*Aim of the exercise:*
Reproduce the entries below in full, word for word.

*Recorded data:*
- - - - -
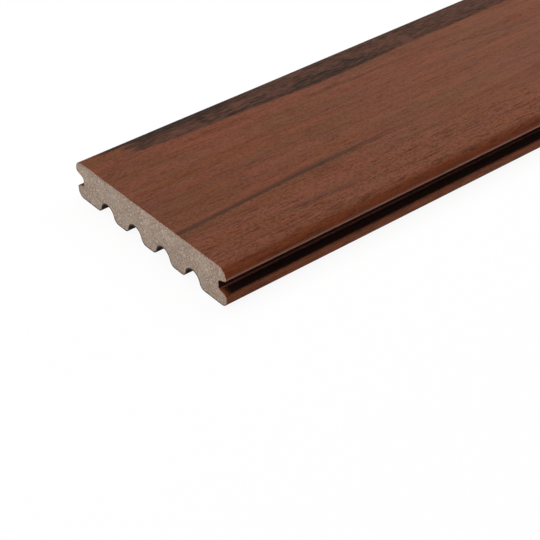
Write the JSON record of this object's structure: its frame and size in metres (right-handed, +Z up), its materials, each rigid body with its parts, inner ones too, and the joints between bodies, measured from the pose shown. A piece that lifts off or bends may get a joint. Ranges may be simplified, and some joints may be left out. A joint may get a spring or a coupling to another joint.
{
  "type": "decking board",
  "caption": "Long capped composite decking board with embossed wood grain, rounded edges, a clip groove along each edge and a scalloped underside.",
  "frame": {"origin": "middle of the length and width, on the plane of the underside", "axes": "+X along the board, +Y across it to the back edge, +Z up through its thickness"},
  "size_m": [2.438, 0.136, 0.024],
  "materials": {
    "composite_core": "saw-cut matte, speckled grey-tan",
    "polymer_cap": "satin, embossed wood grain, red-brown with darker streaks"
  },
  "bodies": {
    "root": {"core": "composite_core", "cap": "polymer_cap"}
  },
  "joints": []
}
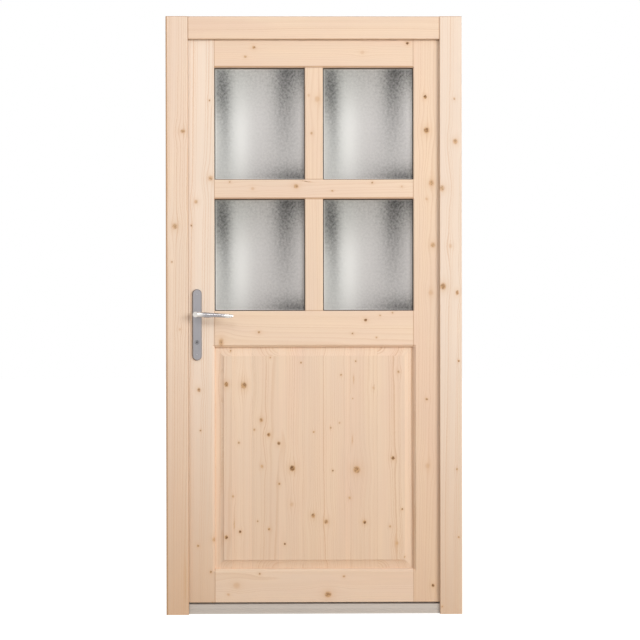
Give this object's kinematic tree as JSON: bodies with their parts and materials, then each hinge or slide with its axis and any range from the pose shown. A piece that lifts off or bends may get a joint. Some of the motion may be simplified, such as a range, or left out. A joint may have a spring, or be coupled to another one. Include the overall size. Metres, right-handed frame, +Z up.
- - - - -
*Result of the exercise:*
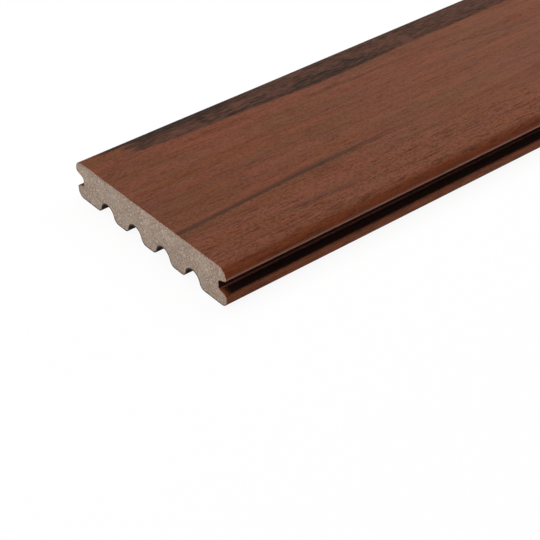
Write the JSON record of this object's structure: its frame and size in metres (right-handed, +Z up), its materials, each rigid body with its parts, inner ones too, and the joints between bodies, measured from the pose shown. A piece that lifts off or bends may get a joint. Ranges may be simplified, and some joints may be left out. A joint may get a spring or a coupling to another joint.
{
  "type": "decking board",
  "caption": "Long capped composite decking board with embossed wood grain, rounded edges, a clip groove along each edge and a scalloped underside.",
  "frame": {"origin": "middle of the length and width, on the plane of the underside", "axes": "+X along the board, +Y across it to the back edge, +Z up through its thickness"},
  "size_m": [2.438, 0.136, 0.024],
  "materials": {
    "composite_core": "saw-cut matte, speckled grey-tan",
    "polymer_cap": "satin, embossed wood grain, red-brown with darker streaks"
  },
  "bodies": {
    "root": {"core": "composite_core", "cap": "polymer_cap"}
  },
  "joints": []
}
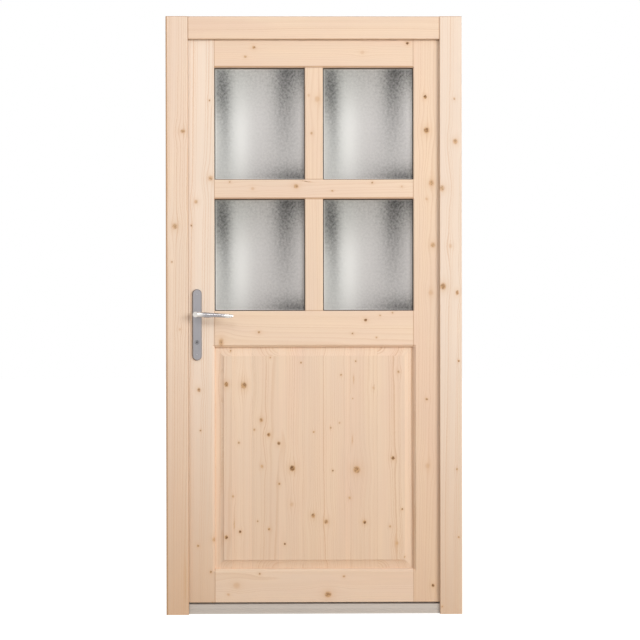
Give this object's kinematic tree as JSON: bodies with their parts and materials, then each hinge or slide with its axis and any range from the pose shown. A piece that lifts off or bends may get a joint. Some of the motion may be simplified, such as a range, or left out. A joint may have a spring, or be coupled to another one. Include the overall size. Metres, right-handed frame, +Z up.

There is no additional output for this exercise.